5. A somewhat more restricted description of the term 'fraud,' which there is a very natural reluctance to attempt to define, is given by Sir James Stephen in his History of Criminal Law of England where the learned Judge observes: 'there is little danger in saying that whenever the words 'fraud' or 'intent to defraud' or 'fraudulently' occur in the definition of a crime two elements at least are essential to the commission of the crime, viz., first, deceit or an intention to deceive or in some cases mere secrecy; and, secondly, either actual injury or possible injury or an intent to expose some person either to actual injury or to a risk of possible injury by means of that deceit or secrecy. This intent, I may add, is very seldom the only or the principal intention entertained by the fraudulent person, whose principal object in nearly every case is his own advantage.... A practically conclusive test as to the fraudulent character of a deception for criminal purposes is this: Did the author of the deceit derive any advantage from it which he could not have had if the truth had been known? If so, it is hardly possible that that advantage should not have had an equivalent in loss, or risk of loss, to some one else; and if so, there was fraud. In practice' says the learned author in words which seem particularly apt to our present purpose 'people hardly ever intentionally deceive each other in matters of business for a purpose which is not fraudulent.' (Vol. II, p. 121.)
6. Applying this canon to the facts disclosed in this trial, there can, I think, be but one result. The intention to deceive is too obvious to need farther explanation; and it is, at least to my mind, equally indisputable that the author of the deceit derived from it an advantage which he would not have had if the truth had been known. The respondent himself took the benefit of the Rs. 25 fee which was paid to him by Dattatraya Anant. I mention that rather to complete the narrative than because I consider the circumstance material. What is material, in my view, is to consider what, if any, advantage accrued to Dattatraya Anant from the deceit, since the respondent's object was rather to further Dattatraya Anant's interests than his own. In this aspect the illicit or undue advantage is, I think, apparent. The truth was the series of misappropriations by the Kulkarni, and had they been known his criminal liability was established; the advantage derived from the deceit was the concealment of this criminal liability.

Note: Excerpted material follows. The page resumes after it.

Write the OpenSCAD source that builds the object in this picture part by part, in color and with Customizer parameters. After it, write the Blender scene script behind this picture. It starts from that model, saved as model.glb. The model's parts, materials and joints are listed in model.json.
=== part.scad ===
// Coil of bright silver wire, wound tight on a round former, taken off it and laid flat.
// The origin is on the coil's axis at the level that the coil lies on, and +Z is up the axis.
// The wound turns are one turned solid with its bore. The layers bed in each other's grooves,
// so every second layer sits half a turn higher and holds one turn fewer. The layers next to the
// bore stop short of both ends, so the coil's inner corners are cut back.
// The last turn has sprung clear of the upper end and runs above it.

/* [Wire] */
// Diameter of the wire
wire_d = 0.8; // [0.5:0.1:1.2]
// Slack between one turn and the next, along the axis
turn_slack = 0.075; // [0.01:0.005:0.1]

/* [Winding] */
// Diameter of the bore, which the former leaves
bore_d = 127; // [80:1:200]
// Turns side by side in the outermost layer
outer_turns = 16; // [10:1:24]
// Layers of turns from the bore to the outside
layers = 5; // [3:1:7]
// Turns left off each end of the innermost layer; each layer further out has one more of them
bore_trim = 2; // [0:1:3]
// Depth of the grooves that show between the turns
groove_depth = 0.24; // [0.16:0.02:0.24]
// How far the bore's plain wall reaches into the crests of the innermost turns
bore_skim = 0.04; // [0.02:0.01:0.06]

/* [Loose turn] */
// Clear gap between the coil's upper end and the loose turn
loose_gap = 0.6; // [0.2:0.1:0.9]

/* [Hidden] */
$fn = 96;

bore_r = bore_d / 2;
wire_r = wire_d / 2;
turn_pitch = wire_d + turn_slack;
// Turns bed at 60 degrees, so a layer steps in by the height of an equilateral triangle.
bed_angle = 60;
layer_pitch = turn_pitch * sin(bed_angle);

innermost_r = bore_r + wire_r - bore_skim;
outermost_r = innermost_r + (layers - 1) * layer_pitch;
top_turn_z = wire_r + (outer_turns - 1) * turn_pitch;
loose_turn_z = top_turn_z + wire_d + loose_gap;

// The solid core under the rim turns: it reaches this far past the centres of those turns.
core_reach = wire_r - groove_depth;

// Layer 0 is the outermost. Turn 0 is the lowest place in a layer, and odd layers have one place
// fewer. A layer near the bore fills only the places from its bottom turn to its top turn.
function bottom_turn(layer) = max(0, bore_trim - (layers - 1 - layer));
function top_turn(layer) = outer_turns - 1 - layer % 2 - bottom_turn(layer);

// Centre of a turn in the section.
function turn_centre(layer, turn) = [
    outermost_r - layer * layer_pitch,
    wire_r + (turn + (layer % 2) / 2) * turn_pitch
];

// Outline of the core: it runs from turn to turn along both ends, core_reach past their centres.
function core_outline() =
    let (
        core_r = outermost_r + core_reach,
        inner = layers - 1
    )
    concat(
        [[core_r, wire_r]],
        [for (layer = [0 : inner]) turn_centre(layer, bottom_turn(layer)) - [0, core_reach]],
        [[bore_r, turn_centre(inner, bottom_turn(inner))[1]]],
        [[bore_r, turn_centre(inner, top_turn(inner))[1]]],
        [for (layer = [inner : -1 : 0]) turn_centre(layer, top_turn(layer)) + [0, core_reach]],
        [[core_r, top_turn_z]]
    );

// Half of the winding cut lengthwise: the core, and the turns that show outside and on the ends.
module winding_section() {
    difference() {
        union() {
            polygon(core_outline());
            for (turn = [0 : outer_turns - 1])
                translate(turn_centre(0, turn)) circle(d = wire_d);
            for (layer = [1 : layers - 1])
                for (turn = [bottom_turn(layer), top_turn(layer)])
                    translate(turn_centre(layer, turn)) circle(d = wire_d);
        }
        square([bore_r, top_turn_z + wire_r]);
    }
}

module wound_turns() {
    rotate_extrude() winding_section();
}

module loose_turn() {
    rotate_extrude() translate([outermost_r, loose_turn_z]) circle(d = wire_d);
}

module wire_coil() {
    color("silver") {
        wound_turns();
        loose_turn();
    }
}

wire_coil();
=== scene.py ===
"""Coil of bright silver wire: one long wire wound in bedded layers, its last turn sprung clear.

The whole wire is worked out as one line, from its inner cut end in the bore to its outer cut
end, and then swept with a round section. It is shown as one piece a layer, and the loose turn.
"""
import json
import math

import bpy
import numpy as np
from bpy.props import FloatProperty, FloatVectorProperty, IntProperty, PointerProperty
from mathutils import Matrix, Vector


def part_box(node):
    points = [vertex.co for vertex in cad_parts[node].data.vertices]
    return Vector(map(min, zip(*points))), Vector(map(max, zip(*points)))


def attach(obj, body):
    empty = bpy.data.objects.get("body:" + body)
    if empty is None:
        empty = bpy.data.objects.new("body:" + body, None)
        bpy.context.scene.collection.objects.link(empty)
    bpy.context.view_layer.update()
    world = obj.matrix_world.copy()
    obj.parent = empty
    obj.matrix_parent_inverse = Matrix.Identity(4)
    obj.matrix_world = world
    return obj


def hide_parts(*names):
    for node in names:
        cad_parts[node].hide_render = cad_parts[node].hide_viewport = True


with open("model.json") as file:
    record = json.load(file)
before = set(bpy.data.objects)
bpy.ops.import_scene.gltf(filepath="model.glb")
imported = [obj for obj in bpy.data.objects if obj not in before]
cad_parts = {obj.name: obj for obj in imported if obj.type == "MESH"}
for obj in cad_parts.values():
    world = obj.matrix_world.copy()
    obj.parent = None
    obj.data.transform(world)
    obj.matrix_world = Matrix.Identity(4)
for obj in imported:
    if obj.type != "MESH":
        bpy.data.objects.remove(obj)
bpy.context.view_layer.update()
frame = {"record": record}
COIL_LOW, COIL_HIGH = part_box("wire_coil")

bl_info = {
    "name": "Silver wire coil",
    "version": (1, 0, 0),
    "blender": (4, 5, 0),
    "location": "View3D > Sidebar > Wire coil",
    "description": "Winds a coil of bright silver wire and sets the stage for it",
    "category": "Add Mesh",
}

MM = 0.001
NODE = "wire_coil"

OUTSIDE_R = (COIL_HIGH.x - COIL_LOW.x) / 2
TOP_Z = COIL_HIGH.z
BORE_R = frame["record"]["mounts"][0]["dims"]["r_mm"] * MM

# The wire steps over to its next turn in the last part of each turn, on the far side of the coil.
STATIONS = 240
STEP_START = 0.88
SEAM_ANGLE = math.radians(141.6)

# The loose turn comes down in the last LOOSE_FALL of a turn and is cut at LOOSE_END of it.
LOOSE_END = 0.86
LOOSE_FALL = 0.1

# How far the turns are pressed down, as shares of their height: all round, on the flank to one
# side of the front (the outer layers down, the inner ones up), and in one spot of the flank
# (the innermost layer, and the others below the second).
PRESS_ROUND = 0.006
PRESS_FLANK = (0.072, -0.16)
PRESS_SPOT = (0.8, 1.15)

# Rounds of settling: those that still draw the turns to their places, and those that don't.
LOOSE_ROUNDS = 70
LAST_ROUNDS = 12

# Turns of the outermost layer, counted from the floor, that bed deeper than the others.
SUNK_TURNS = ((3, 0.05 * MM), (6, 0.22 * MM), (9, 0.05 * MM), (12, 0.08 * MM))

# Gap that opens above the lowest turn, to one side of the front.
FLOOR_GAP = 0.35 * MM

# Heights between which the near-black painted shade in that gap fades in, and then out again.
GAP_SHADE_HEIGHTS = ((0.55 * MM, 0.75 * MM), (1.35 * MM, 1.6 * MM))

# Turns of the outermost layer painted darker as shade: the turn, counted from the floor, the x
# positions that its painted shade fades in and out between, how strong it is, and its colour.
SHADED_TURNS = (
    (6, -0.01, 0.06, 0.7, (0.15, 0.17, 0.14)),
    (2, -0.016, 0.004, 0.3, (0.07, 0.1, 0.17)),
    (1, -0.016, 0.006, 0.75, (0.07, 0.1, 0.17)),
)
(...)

7. Moreover, having regard to the observations in Derry v. Peek (1889) 14 App. Cas. 337 it may be open to doubt whether there is any substantial distinction between what is popularly meant by fraud and what has sometimes been termed legal or constructive fraud; but, however that may be, I am of opinion that the word 'fraud,' as used in the Penal Code, is used in its ordinary and popular acceptation, and if that is so, it seems to me that, unless plain words are to be argued out of all meaning, a man who deliberately makes a false document with false signatures in order to shield and conceal an already perpetrated fraud is himself acting with intent to commit fraud. But if as a matter of the grammatical interpretation of the words of Section 463 it be absolutely essential to supply the notion of a future fraud as opposed to a past fraud, then, in my opinion, the facts in the present case suffice to furnish us with that requirement. For, in my view, it is a fraud to take deliberate measures in order to prevent persons already defrauded from ascertaining the fraud practised on them and thus to secure the culprit who practised the fraud in the illicit gains which he secured by the fraud.
8. I am, therefore, of opinion that on the facts of the present case, the respondent ought to have been convicted under Section 467 of the Indian Penal Code. I would convict him under that section, and sentence him to one year's rigorous imprisonment.
9. The additional charge under Sections 218 and 109 has not been pressed against the present respondent, and upon that he is, therefore, acquitted.
10. I agree that this appeal should be allowed, that the order of acquittal in favour of the respondent should be set aside, and that he should be convicted under Section 467, Indian Penal Code.
11. I accept the facts as found by the Sessions Judge and the Assessors, and in spite of the criticism offered by the learned pleader for the accused, I am satisfied on the evidence in the case that the endorsements on the challans, Exhibits 6A, 6B and 60, were written by the present respondent. It is also clear on the facts that the challans were fabricated for the purpose of concealing the fraud which Dattatraya Anant had committed by misappropriating the moneys which he had already received from the rayats. It is also clear that the fabrication of these documents would enable Dattatraya Anant to conceal the fraud by making his successor Dattatraya Hari believe that the remittances were made to the Taluka Treasury though they were not in fact made. This was a clear advantage to Dattatraya Anant and in securing him that advantage, the respondent, on the facts proved, clearly helped him by making the false documents.
12. The learned Sessions Judge has based his conclusion of acquittal on the ground that under Section 463 there is no intent to commit fraud if the intention is merely to conceal the fraud which has already been committed.
13. In this view he is supported by the decisions of the Allahabad High Court: see Empress of India v. Jiwanand (1882) 5 All. 221; Empress v. Mazhar Husain (1883) 5 All. 553; Queen-Empress v. Girdhari Lal (1886) 8 All. 653 On this point, however, the Madras and Calcutta High Courts have taken a different view: see the cases of Queen-Empress v. Sabapati (1888) 11 Mad. 411; Lolit Mohan Sarkar v. Queen-Empress (1894) 22 Cal. 313 and Emperor v. Hash Behari Das (1908) 35 Cal. 450. After considering these cases, I agree with my learned brother in thinking that the cases in Madras and Calcutta have been rightly decided, and I am prepared to accept the interpretation therein put upon the expression 'intent to commit fraud' and the word 'fraudulently'. I think that it is a fraud to conceal a fraud and to make the party concerned believe that no fraud has been committed. Any document made with the intention of advancing such a purpose is made fraudulently and with intent to commit fraud. The documents in question were clearly made for the purpose of concealing the fraud committed by Dattatraya Anant and with a view to induce a belief in the mind of Dattatraya Hari that no fraud had been committed. The accused is, therefore, clearly guilty under Section 467, Indian Penal Code.